A key takeaway from Fellows’ research is that effective Family Math initiatives start by asking families about their traditions, languages, and routines. In other words, designing programs and activities should happen with families, not just for families.

How Adults Talk about Math Matters

Several Fellows found that the quality and purpose of math talk mattered more than the sheer number of math words used.

LaTreese Hall, for example, examined parent–child interactions during Lego play time and found that supportive, autonomy‑affirming talk, such as asking children to explain their thinking, strengthened number and spatial reasoning, while correcting mistakes did not lead children to do more spatial or number talk. Tiffany (Qianru) Yang’s research reinforces this finding. Comparing families in China and the United States, she found that for Chinese families more diversity in the math topics discussed predicted children’s math skills, while quantity of math talk did not.

One key takeaway for practitioners is to encourage parents and caregivers to focus on curiosity, explanation, and encouragement, rather than just correctness.

Families’ Beliefs Shape Children’s Math Experiences

Families’ beliefs about math, including who math is for, what math looks like, and how math should be learned, influenced families’ math engagement with their children.

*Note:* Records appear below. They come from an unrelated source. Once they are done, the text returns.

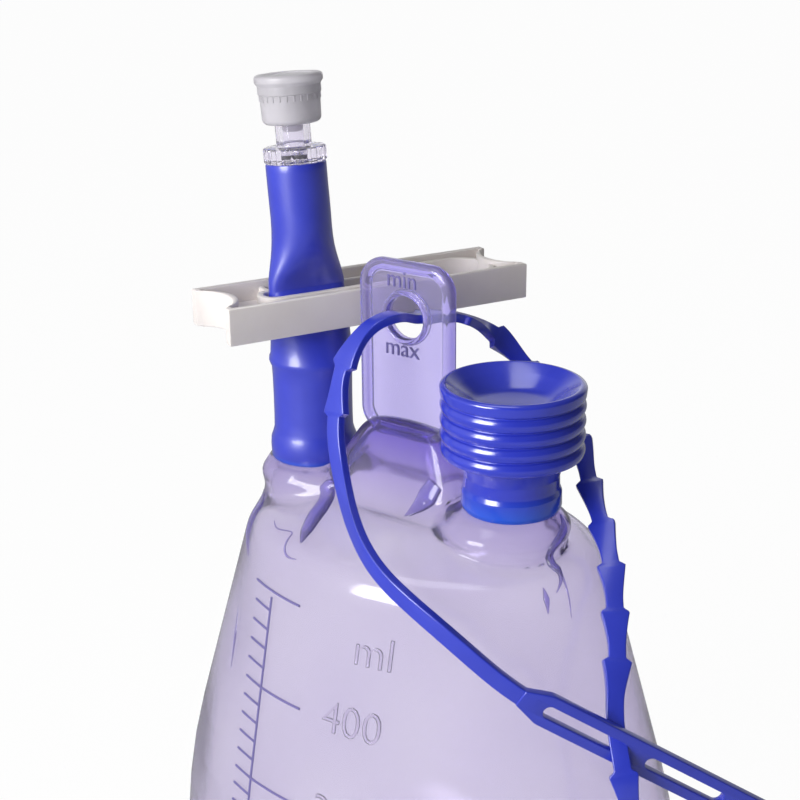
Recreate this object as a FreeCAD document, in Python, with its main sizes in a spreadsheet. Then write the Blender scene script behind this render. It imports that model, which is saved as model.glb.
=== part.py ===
"""Closed wound drainage bottle with inlet sleeve, slide clamp, connector, bellows and strap.

Frame: millimetres, +Z up, origin at the centre of the base. +X runs from the inlet
neck to the bellows neck, and -Y is the broad face that carries the volume scale.
"""
import FreeCAD, Part
import math
import os

import Sketcher

VEC = FreeCAD.Vector
UP = VEC(0, 0, 1)

SIZES = [
    # Bottle body: an oval shell, blow moulded
    ("neck_top", 106.0),
    ("body_half_width", 57.8),
    ("body_depth_ratio", 0.72),
    ("bottle_wall", 1.2),
    ("base_corner_radius", 14.0),
    ("base_trim", 0.2),
    ("flank_start", 33.0),
    ("flank_radius", 130.0),
    ("shoulder_half_width", 38.6),
    ("shoulder_drop", 9.0),
    ("shoulder_radius", 8.0),
    ("crown_half_width", 20.0),
    ("crown_drop", 4.5),
    ("crown_rise", 0.5),
    # Necks and their collars
    ("inlet_neck_place", -27.6),
    ("bellows_neck_place", 20.9),
    ("inlet_neck_radius", 6.4),
    ("inlet_neck_height", 14.0),
    ("inlet_collar_radius", 11.2),
    ("inlet_collar_drop", 3.0),
    ("inlet_seat_radius", 9.3),
    ("bellows_neck_radius", 7.8),
    ("bellows_neck_height", 7.5),
    ("bellows_collar_radius", 14.4),
    ("bellows_collar_drop", 3.4),
    ("bellows_seat_radius", 10.2),
    ("collar_root_depth", 12.0),
    ("collar_root_share", 0.8),
    ("collar_corner_radius", 2.5),
    ("neck_wall", 1.4),
    # Hanging lug and the ridge that it rises from
    ("lug_place", -4.2),
    ("lug_offset", 1.2),
    ("lug_width", 22.0),
    ("lug_thickness", 2.8),
    ("lug_height", 44.2),
    ("lug_corner_radius", 5.5),
    ("lug_border", 2.0),
    ("lug_panel_depth", 0.7),
    ("lug_hole_radius", 4.3),
    ("lug_hole_height", 33.0),
    ("lug_boss_radius", 5.3),
    ("ridge_height", 12.0),
    ("ridge_half_width", 14.6),
    ("ridge_half_depth", 8.5),
    ("ridge_top_half_depth", 2.4),
    ("ridge_corner_radius", 8.5),
    ("ridge_end_draft", 3.0),
    ("panel_corner_radius", 1.0),
    # Soft inlet sleeve
    ("sleeve_radius", 8.2),
    ("sleeve_foot_radius", 8.8),
    ("sleeve_foot_height", 5.0),
    ("sleeve_height", 23.5),
    ("sleeve_waist_step", 0.2),
    ("sleeve_foot_corner", 3.0),
    ("sleeve_foot_blend", 2.0),
    ("sleeve_waist_corner", 6.0),
    ("socket_clearance", 0.05),
    ("socket_depth", 16.0),
    ("socket_end_rise", 4.0),
    ("socket_end_radius", 2.0),
    ("pinch_length", 16.7),
    ("pinch_thickness", 4.4),
    ("pinch_shift", 1.3),
    ("tube_radius", 6.0),
    ("tube_lean", 4.4),
    ("tube_swell", 10.0),
    ("tube_length", 24.3),
    ("tube_bore_radius", 3.55),
    ("tube_bore_depth", 12.5),
    # Slide clamp
    ("clamp_angle", 66.2),
    ("clamp_length", 68.0),
    ("clamp_width", 18.5),
    ("clamp_height", 7.4),
    ("clamp_top", 36.4),
    ("clamp_tube_margin", 21.0),
    ("clamp_wall", 1.3),
    ("clamp_tray_depth", 3.0),
    ("clamp_jaw_drop", 0.9),
    ("clamp_end_hollow", 4.0),
    ("clamp_corner_land", 2.0),
    ("clamp_slot_clearance", 0.1),
    ("clamp_slot_play", 1.0),
    ("clamp_eye_margin", 13.0),
    ("clamp_eye_length", 16.5),
    ("clamp_eye_width", 12.6),
    ("clamp_gap", 0.3),
    # Connector
    ("connector_flange_radius", 6.2),
    ("connector_flange_height", 3.0),
    ("connector_flute_count", 14),
    ("connector_flute_radius", 1.1),
    ("connector_flute_depth", 0.45),
    ("connector_stem_radius", 3.45),
    ("connector_stem_height", 14.4),
    ("connector_bore_radius", 2.1),
    ("connector_barb_radius", 3.5),
    ("connector_barb_length", 11.5),
    ("connector_barb_step", 0.4),
    ("connector_lumen_radius", 1.3),
    ("connector_bore_cone", 0.8),
    ("connector_flange_corner", 0.4),
    # Cap
    ("cap_lift", 7.4),
    ("cap_radius", 5.95),
    ("cap_height", 9.2),
    ("cap_band_radius", 6.25),
    ("cap_flange_radius", 6.7),
    ("cap_flange_height", 2.1),
    ("cap_rib_count", 24),
    ("cap_rib_width", 0.5),
    ("cap_rib_height", 3.0),
    ("cap_corner_radius", 1.1),
    ("cap_body_draft", 0.2),
    ("cap_flange_taper", 0.9),
    ("cap_flange_corner", 0.6),
    ("cap_plug_taper", 0.3),
    ("cap_clearance", 0.05),
    ("cap_plug_reach", 1.6),
    ("cap_seat_gap", 0.3),
    # Bellows
    ("bellows_radius", 13.6),
    ("bellows_root_radius", 12.2),
    ("bellows_fold_radius", 14.7),
    ("bellows_crest_radius", 1.2),
    ("bellows_pitch", 2.87),
    ("bellows_ring_count", 5),
    ("bellows_rim_height", 23.6),
    ("bellows_rim_radius", 1.4),
    ("bellows_wall", 1.3),
    ("bellows_skirt_radius", 9.3),
    ("bellows_foot_radius", 9.6),
    ("bellows_foot_height", 4.0),
    ("bellows_dish_depth", 4.6),
    ("bellows_dish_radius", 7.5),
    ("bellows_dish_corner", 3.0),
    ("bellows_dish_crown", 0.6),
    ("bellows_foot_taper", 0.6),
    ("bellows_flare_height", 1.6),
    ("bellows_rim_inner_radius", 0.8),
    # Strap
    ("strap_width", 3.4),
    ("strap_thickness", 1.8),
    ("strap_hole_shift", 1.0),
    ("tooth_pitch", 9.3),
    ("tooth_width", 5.2),
    ("tooth_length", 6.4),
    ("tooth_step", 0.5),
    ("ladder_width", 6.4),
    ("ladder_slot_width", 3.0),
    ("ladder_slot_length", 14.0),
    ("ladder_rung", 5.0),
    ("ladder_slot_count", 3),
    ("ladder_taper", 5.0),
]

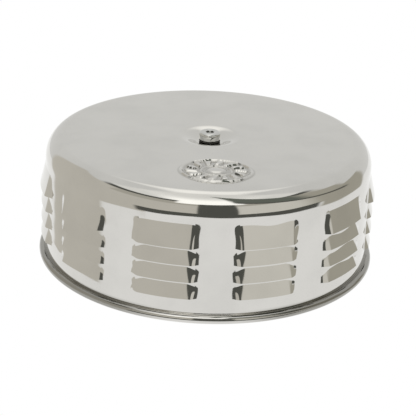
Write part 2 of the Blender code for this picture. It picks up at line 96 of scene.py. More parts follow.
def rounded(corners, radius, steps=4, closed=True):
    """The corner points of a path, each replaced by a short curve.

    The curve runs from A to B, the points that far before and after the corner C, as
    (1 - t)^2 A + 2 t (1 - t) C + t^2 B. It takes at most 0.45 of either side.
    """
    corners = np.asarray(corners, float)
    before = np.roll(corners, 1, axis=0) - corners
    after = np.roll(corners, -1, axis=0) - corners
    long_before = np.linalg.norm(before, axis=1, keepdims=True)
    long_after = np.linalg.norm(after, axis=1, keepdims=True)
    cut = np.minimum(radius, 0.45 * np.minimum(long_before, long_after))
    start = corners + before / long_before * cut
    end = corners + after / long_after * cut
    t = np.linspace(0.0, 1.0, steps + 1)[None, :, None]
    curve = (1 - t) ** 2 * start[:, None] + 2 * t * (1 - t) * corners[:, None] + t**2 * end[:, None]
    if closed:
        return curve.reshape(-1, 2)
    return np.vstack([corners[:1], curve[1:-1].reshape(-1, 2), corners[-1:]])


def arc(centre, radius, start, end, steps):
    """Points at even turns from start to end degrees round a centre."""
    turn = np.radians(np.linspace(start, end, steps + 1))
    return np.column_stack([centre[0] + radius * np.cos(turn), centre[1] + radius * np.sin(turn)])


def around(radius, height, turn):
    """Points at (radius sin turn, -radius cos turn, height), so that turn 0 faces the front."""
    radius, height, turn = np.broadcast_arrays(radius, height, turn)
    return np.stack([radius * np.sin(turn), -radius * np.cos(turn), height], axis=-1)


def hexagon(across_flats, turn):
    """The radius of a hexagon in direction turn: half its width over the cosine from its flat."""
    return across_flats / 2 / np.cos((turn + pi / 6) % (pi / 3) - pi / 6)


def even_turns(columns):
    return np.arange(columns) * tau / columns


def lathed(rows, turn, spot=(0.0, 0.0), closed=True):
    """Rows of (radius, height) carried round the upright axis at spot.

    A radius may be one for each turn. Closed rows make a ring, and open ones start and end
    on the axis.
    """
    radii, heights = zip(*rows)
    radius = np.vstack([r + 0 * turn for r in radii])
    points = around(radius, np.array(heights)[:, None], turn) + np.array([*spot, 0.0])
    faces = grid_faces(len(rows), turn.size, wrap_rows=closed, wrap_columns=True)
    return points.reshape(-1, 3), faces


def turned(profile, columns, spot=(0.0, 0.0), closed=True):
    """A profile of (radius, height) carried round in equal steps."""
    return lathed(profile, even_turns(columns)[None, :], spot, closed)


def capped_faces(steps, count):
    """Quads along a tube whose section has so many points, and a face over either end."""
    last = (steps - 1) * count
    ends = [list(range(count)), list(range(last + count - 1, last - 1, -1))]
    return grid_faces(steps, count, wrap_columns=True).tolist() + ends


# ---------------------------------------------------------------- pieces


def cleaned(mesh):
    """Merges doubled points, drops faces without area and turns the rest outwards."""
    shape = bmesh.new()
    shape.from_mesh(mesh)
    bmesh.ops.remove_doubles(shape, verts=shape.verts, dist=1e-6)
    bmesh.ops.dissolve_degenerate(shape, edges=shape.edges, dist=1e-7)
    bmesh.ops.recalc_face_normals(shape, faces=shape.faces)
    shape.to_mesh(mesh)
    shape.free()


def new_object(name, mesh):
    piece = bpy.data.objects.new(name, mesh)
    bpy.context.scene.collection.objects.link(piece)
    return piece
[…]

Shirley Duong conceptualized the home math environment is multi‑dimensional, made up of conversations, beliefs and activities. She found wide variation in families’ home environments and complexity in what that meant for children’s math learning. For example, parents’ high math anxiety tended to correlate with lower math skills among parents, lower levels of engagement in math activities with their children, and children’s lowered math skills, but not always. Meanwhile, believing in the importance of math predicted higher levels of math engagement with one’s children.

A key takeaway is that Family Math programs and practitioners should affirm families as knowledgeable partners and avoid deficit-based messaging.

Design Matters, especially for Family Access and Confidence

Several Fellows examined how design choices influence family participation, particularly for families navigating time constraints, language differences, or math anxiety. Across projects, families engaged most when activities were simple, flexible, and adaptable to their routines.

For example, Gillian Grose explored family engagement with digital math resources, finding that parents liked receiving additional tips and information about math games, and that they preferred these through short videos. Moreover, children in families who received more tips on how to use the learning resources generally fared better on learning outcomes. Across the Fellows’ various studies, families responded best to activities that were adaptable, low‑pressure, and integrated into existing routines.

A key takeaway for Family Math program designers is to create parent-facing resources that are short, clear, and easy to adapt, and that model interaction rather than providing only instruction.

Summing Up

Taken as a whole, the Family Math Research Fellows’ work expands how we think about Family Math. Their studies show that math learning thrives in relationships, that culture and language strengthen, rather than distract from, math understanding, that families already possess powerful math knowledge, that supportive talk builds confidence and reasoning, and that thoughtful design increases access and equity.

For educators, researchers, and organizations committed to family engagement, these findings point toward a shared responsibility to recognize, elevate, and build on the math that families are already doing. When we do, math learning becomes the joyful relevant experience that all children and families deserve.